→ Written exercise:
Pick out every line with the word "materials" and copy it.

(Entries with parts and joints)

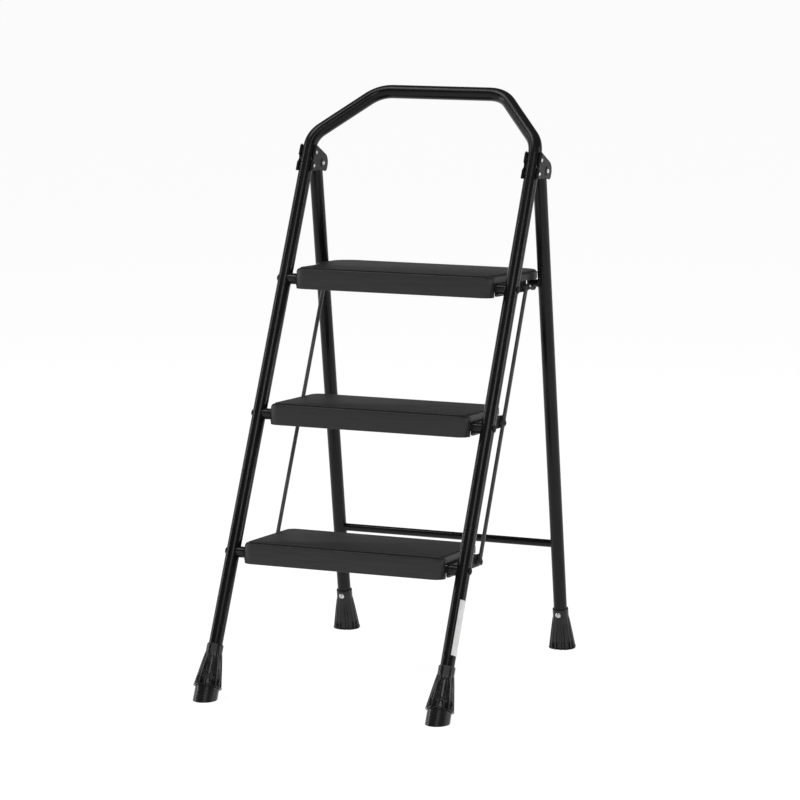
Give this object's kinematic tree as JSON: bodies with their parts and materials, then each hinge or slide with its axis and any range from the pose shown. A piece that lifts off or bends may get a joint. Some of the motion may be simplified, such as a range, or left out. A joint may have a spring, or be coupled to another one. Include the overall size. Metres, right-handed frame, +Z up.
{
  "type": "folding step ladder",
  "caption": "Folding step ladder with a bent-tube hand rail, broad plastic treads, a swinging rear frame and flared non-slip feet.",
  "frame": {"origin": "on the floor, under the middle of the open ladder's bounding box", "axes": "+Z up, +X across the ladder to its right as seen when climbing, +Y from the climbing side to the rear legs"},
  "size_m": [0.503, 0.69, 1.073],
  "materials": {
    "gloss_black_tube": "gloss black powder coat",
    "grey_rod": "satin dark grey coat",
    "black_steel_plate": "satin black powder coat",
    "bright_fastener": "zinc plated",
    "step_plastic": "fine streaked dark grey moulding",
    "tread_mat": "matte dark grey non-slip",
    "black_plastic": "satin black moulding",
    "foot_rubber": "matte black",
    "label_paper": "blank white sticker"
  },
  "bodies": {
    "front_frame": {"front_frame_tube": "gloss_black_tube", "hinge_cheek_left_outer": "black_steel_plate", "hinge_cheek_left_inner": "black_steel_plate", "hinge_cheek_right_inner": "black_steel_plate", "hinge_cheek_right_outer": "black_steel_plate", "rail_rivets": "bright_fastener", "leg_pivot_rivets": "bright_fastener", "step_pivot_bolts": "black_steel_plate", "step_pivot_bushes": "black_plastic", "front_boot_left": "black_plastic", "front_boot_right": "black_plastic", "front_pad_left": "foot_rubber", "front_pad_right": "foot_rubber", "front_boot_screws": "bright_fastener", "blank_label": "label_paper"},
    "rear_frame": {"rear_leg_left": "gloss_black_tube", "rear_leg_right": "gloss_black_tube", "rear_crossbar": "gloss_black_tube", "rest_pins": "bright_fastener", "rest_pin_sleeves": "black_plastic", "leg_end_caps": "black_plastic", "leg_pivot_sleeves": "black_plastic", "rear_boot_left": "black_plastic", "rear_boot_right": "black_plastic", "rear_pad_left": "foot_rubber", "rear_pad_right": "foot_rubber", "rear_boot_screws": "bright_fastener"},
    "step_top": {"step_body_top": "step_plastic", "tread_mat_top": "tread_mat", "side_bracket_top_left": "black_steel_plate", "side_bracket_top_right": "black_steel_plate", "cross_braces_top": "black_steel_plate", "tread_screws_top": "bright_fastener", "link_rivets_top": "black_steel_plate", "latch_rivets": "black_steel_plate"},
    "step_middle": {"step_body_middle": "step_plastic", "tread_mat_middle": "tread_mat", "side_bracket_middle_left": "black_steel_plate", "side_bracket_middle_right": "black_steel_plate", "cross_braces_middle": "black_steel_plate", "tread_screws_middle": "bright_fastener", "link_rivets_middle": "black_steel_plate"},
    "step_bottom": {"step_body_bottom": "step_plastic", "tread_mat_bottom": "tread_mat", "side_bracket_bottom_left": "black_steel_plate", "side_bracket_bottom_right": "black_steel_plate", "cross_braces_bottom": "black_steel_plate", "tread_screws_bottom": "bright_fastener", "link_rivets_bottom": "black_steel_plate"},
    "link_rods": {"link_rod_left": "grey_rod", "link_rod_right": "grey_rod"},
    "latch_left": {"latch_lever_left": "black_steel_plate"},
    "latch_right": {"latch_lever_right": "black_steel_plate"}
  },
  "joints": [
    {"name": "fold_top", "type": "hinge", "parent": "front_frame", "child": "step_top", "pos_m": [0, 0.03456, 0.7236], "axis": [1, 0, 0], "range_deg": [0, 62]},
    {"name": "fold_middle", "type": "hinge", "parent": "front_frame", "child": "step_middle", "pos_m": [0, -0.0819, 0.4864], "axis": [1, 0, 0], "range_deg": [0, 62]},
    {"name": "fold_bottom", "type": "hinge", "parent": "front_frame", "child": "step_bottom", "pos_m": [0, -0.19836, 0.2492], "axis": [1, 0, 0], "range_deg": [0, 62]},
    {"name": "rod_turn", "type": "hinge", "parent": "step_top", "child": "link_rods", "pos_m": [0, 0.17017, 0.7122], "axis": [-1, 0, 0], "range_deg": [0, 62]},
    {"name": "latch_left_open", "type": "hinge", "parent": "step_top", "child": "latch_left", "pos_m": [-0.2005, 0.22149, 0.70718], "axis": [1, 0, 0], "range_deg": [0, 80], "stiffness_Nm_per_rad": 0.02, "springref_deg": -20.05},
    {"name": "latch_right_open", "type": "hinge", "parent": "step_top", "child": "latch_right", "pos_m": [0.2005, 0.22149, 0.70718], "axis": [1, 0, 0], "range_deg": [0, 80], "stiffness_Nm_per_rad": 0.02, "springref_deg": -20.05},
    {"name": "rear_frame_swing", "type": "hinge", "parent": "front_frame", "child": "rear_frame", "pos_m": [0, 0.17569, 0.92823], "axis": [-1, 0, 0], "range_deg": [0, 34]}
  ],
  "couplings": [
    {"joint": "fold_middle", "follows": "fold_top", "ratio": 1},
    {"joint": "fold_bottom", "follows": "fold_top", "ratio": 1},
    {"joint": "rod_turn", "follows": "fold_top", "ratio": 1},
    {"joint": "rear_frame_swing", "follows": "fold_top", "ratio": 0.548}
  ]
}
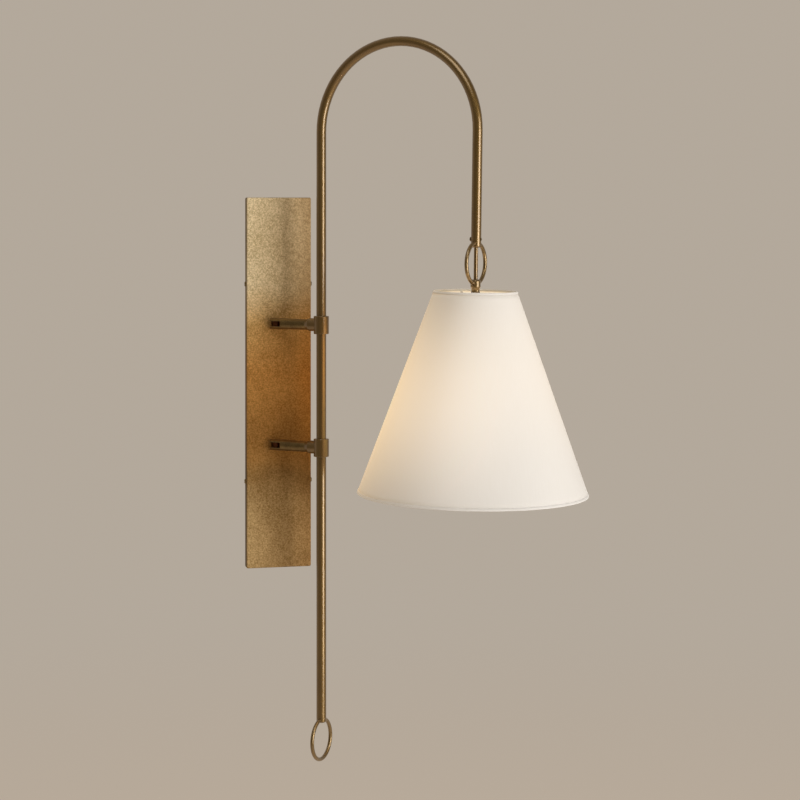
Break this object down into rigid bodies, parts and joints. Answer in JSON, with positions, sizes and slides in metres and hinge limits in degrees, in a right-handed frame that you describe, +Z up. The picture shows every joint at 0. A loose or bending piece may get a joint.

→ Full solution:
Give this object's kinematic tree as JSON: bodies with their parts and materials, then each hinge or slide with its axis and any range from the pose shown. A piece that lifts off or bends may get a joint. Some of the motion may be simplified, such as a range, or left out. A joint may have a spring, or be coupled to another one. Include the overall size. Metres, right-handed frame, +Z up.
  "materials": {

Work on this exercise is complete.